Short task => Which lines below hold the word "part"? Copy all of them.

---------- Information provided ----------

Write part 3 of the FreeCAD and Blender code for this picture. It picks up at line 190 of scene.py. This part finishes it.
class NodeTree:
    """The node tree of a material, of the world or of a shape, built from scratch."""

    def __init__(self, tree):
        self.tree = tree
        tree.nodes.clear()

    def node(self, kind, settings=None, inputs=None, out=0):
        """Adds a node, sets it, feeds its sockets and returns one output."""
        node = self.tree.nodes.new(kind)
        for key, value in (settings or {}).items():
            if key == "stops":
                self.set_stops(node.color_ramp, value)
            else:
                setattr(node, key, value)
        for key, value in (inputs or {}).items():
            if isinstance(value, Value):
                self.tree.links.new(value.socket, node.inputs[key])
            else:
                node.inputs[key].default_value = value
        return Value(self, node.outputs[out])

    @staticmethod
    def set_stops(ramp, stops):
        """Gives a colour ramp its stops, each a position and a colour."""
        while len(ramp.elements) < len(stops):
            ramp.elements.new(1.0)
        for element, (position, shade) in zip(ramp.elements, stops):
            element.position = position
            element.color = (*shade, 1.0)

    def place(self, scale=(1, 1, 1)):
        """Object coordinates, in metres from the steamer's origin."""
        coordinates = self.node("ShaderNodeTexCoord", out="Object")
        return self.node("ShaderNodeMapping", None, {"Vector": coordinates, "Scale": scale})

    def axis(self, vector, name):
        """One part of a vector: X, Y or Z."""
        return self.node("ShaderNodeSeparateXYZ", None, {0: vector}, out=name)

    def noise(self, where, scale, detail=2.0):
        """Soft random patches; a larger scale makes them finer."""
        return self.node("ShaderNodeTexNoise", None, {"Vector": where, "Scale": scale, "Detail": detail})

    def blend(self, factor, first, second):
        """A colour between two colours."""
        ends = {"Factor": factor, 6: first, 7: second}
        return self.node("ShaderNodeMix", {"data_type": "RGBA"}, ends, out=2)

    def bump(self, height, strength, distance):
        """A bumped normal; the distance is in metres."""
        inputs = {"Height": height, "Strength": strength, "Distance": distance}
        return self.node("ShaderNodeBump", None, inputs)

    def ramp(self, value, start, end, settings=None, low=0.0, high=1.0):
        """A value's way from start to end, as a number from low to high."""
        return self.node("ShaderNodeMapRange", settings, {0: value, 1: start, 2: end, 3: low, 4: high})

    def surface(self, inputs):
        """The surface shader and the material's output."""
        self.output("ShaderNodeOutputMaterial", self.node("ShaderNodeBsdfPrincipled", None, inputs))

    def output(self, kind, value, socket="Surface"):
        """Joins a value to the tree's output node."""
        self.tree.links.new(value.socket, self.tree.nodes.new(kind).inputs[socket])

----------

Exercise answer =>
Write part 3 of the FreeCAD and Blender code for this picture. It picks up at line 190 of scene.py. This part finishes it.
        """One part of a vector: X, Y or Z."""